Fourth park tiger killed in a week!

The Hindu , Friday, December 24, 2004
Correspondent : Staff Reporter
BHOPAL, DEC. 23. One more tiger was killed in the Thuepani beat falling under the Gumtara range of the Pench National Park on Sunday night. With this latest killing, the total number of tigers found killed inside the Pench National Park and its buffer area has gone up to four within just one week.

Earlier the carcass of a tigress and her cub, slaughtered by poachers, was found in the buffer area of Pench National Park on December 17. On the basis of

information passed by an informer after this poaching incident, a resident of Kurai village was arrested as he was found possessing few tiger nails. During

interrogation, he passed information that led to the seizure of another tiger's skeletal remains from Kurai Ghati deep inside the Pench National Park on Sunday.

The number of tigers poached or killed under mysterious circumstances in the Pench National Park and its buffer area has gone up to four after the villagers from Thuepani village saw the body of one more tiger lying near the Japtikhapa Nullah on Monday morning. This spot is about nine kilometers from the

Totladoh dam.

The Thuepani villagers, who were among the first to spot the tiger's body on Monday morning have been firm in stating that the tiger had a bullet wound on its

head. According to informed sources, the forest staff that subsequently reached the spot from Totladoh tried to hush up this whole case by just completing the

formality of a post-mortem and hurriedly burning its remains.

In their official records, forest department sources have pointed out, the forest authorities are now showing it as a natural death caused by some wound

that could have been inflicted during a fight with another tiger over control of territory.

While the State Chief Wildlife Warden, P.C. Shukla was not available for comments as he was on tour, the State Principal Chief Conservator of Forest, A.P.

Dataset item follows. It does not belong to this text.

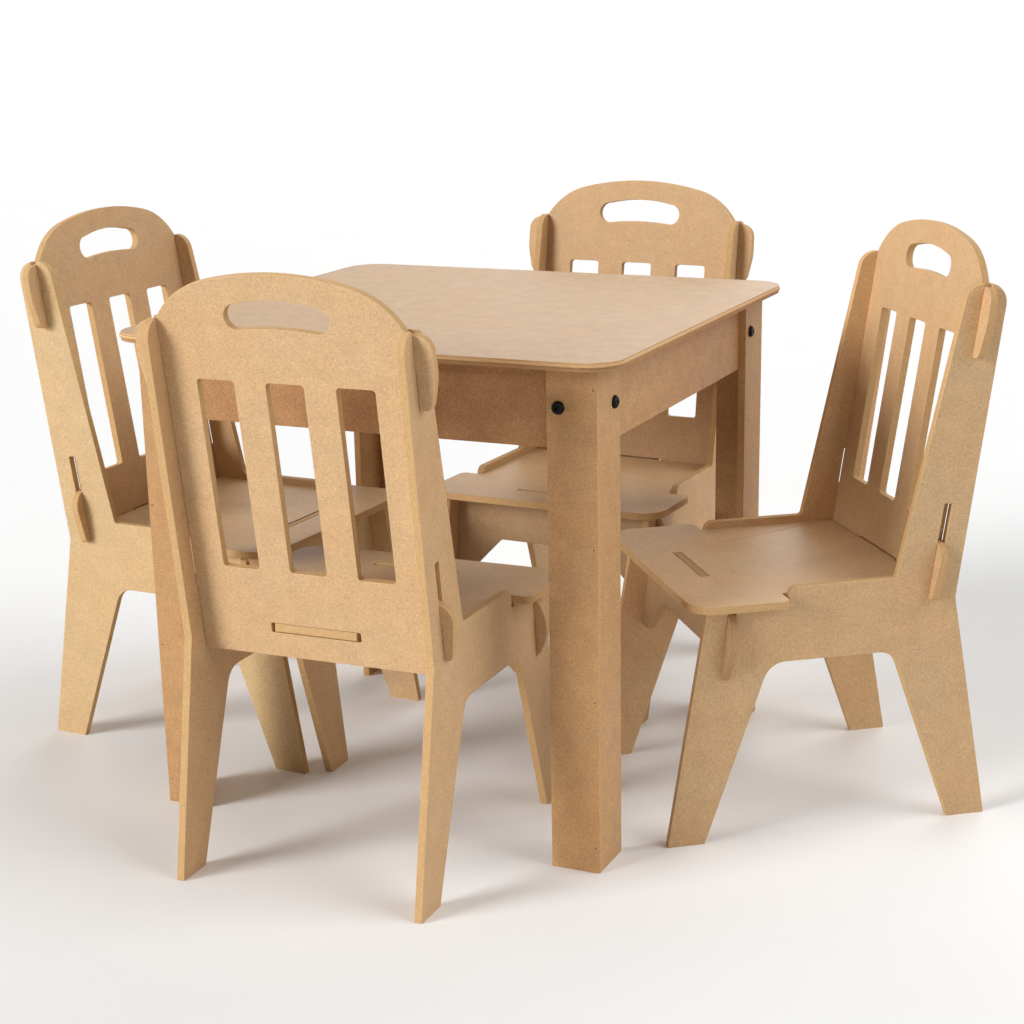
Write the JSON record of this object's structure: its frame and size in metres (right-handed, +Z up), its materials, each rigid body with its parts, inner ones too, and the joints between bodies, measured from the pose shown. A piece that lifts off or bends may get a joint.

Dwivedi told The Hindu today that the Chief Conservator Wildlife, Suhas Kumar has rushed to Pench to study the ground situation and submit a report at

the earliest.

He confirmed that the number of tigers found killed inside the Pench National Park in the last one week has gone up to four. He denied on the basis of preliminary reports that the fourth tiger found killed near Thuepani village had been shot dead.

In May 1996 the Chief Wildlife Warden, Madhya Pradesh had granted permits for fishing in Totladoh reservoir inside Pench to 305 persons displaced due to the construction of the Pench Hydro-electric Project Dam.

These permits had been challenged by the Delhi-based Animal and Environment Legal Defense Fund on the plea that they were violative of the Wild Life (Protection) Act, 1972. After the Supreme Court had passed its judgement on the Pench National Park case on March 5, 1997, access to the Totladoh reservoir (for controlled fishing by the dam affected people) was allowed only on the Totladoh-Thuepani road.

Ever since Thuepani, which falls in the Chhindwara district, has become an easy entry-point for those crossing the Maharashtra border and entering Pench from Chirrevani village on the Madhya Pradesh/Maharashtra border.